Just know that the engine will do one vital thing — it will change your interface process from one step to two.  You will have one interface from source to engine (and thus one specification and one set of code) and another interface from engine to destination (thus a second specification for a second set of code).  Often times, HL7 will also involve configuration of the source and destination systems on HL7 message handling.

The next part of this series will discuss HL7 event types in overview.

About the author

John Lynn

John Lynn is the Founder of HealthcareScene.com, a network of leading Healthcare IT resources. The flagship blog, Healthcare IT Today, contains over 13,000 articles with over half of the articles written by John. These EMR and Healthcare IT related articles have been viewed over 20 million times.

John manages Healthcare IT Central, the leading career Health IT job board. He also organizes the first of its kind conference and community focused on healthcare marketing, Healthcare and IT Marketing Conference, and a healthcare IT conference, EXPO.health, focused on practical healthcare IT innovation. John is an advisor to multiple healthcare IT companies. John is highly involved in social media, and in addition to his blogs can be found on Twitter: @techguy.

6 Comments

  • Standards like HL7 and DICOM essentially offer a framework for the exchange of data. What subset of the standard one uses, or: what dialect one speaks, depends on local variations in workflow.

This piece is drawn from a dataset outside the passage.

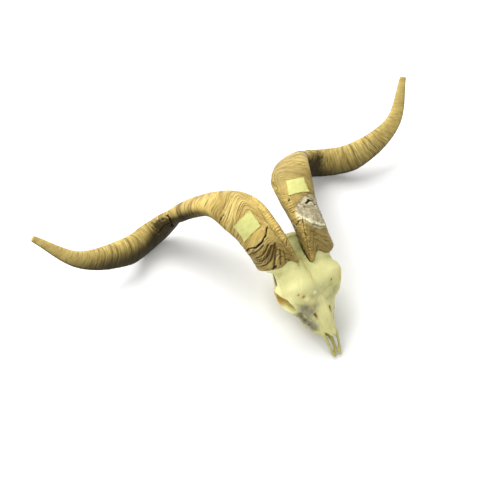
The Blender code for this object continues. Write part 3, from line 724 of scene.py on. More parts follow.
def make_label(side_name):
    obj, flat = flat_grid("paper_" + side_name, LABEL_CELLS, LABEL_CELLS)
    u, v = ((flat[:, :2] + 1) / 2).T[:, :, None]
    edge = np.maximum(np.abs(flat[:, 0]), np.abs(flat[:, 1]))
    a, b, c, d = (np.array(corner, float) for corner in LABEL_CORNERS[side_name])
    skin = (a * (1 - u) + b * u) * (1 - v) + (d * (1 - u) + c * u) * v
    skin += np.outer(noise(flat * LABEL_GRAIN, 2.0, 31) * (edge > LABEL_RIM), LABEL_RAGGED)
    corner = step_up(1.1, 1.414, np.hypot(flat[:, 0], flat[:, 1]))
    lift = LABEL_LIFT + LABEL_CORNER_LIFT * corner
    lift = lift + LABEL_WAVES * noise(flat * LABEL_GRAIN, 3.0, 32)
    set_points(obj, horn_surface(side_name, skin[:, 0], np.radians(skin[:, 1]), lift))
    keep_values(obj, edge=edge)
    middle = smooth_values(HORN_LINE[side_name], LABEL_PLACE)[0]
    face_away_from(obj, middle * np.array([SIDES[side_name], 1, 1]))
    apply_modifier(obj, "SOLIDIFY", thickness=LABEL_THICKNESS, offset=-1.0)
    lay_down(obj)
    smooth_look(obj, 40)
    print(obj.name, len(obj.data.polygons), "faces")
    return obj


labels = {side_name: make_label(side_name) for side_name in SIDES}

# %% [markdown]
# ## The bone, drawn as bars and balls
#
# A skull is grown from many plates and bars that have fused. It could be sculpted from one
# ball, but bars drawn through a few stations keep every width and height in plain sight. Each
# bar is a rolled grid, each ball a sphere primitive with three radii. They overlap freely,
# because a Boolean makes one body of them next.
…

    If all health care providers exchanged the exact same information at the exact same point in time, one would be able to define a very precise and rigorous standard. If healthcare providers (and physicians) don’t agree when and how things should be exchanged, by necessity, one will have a flexible standard with dialects. This is not just true for HL7, but for most standards in this area, including DICOM. Image workflows are pretty standardized, but yet again one sometimes needs a communication engine to translate between one variation and another one.

    The main point of the post is that one should use standards like HL7 to exchange data in a ‘standaridzed’ fashion between applications, and that realistically one should use a communication engine to deal with the ‘dialects’ issue.

    Or one could standardize all the organizanal workflows and force the physicians to always capture and exchange the exact same set of data, but that is unlikely to go donw well with the organization. It’s much easier to deal with the dialects and do a bit of translation in the middle.

  • Rene — Whenever I can, I absolutely encourage the middle data broker, or HL7 engine. You are absolutely right — if a requirement is based on a workflow, it has a high chance of failure. HL7 can be a serious boost, but it can be a detriment if not fully thought out. I’m simply trying to make the process easier to understand. Thanks so much for the comment.

    Dave — I might have met you. I took Neotool’s HL7 training in Dallas one year a few years back. Great material — and thanks for the great information! In my last post in the series I plan to list some of the resources, and these are great!!!

  • Great overview…one warning though from personal experience…there can still be proprietary data even within HL7 compliant systems. The data is not proprietary but the map that defines what the data fields are can be proprietary and therefor make two systems completely unable to talk to each other. I had that in converting from one HL7 compliant EMR to another so that one vendor had to create a custom export of the data so as not to divulge the secrets of their data table to the other vendor. It was a painful and drawn out process.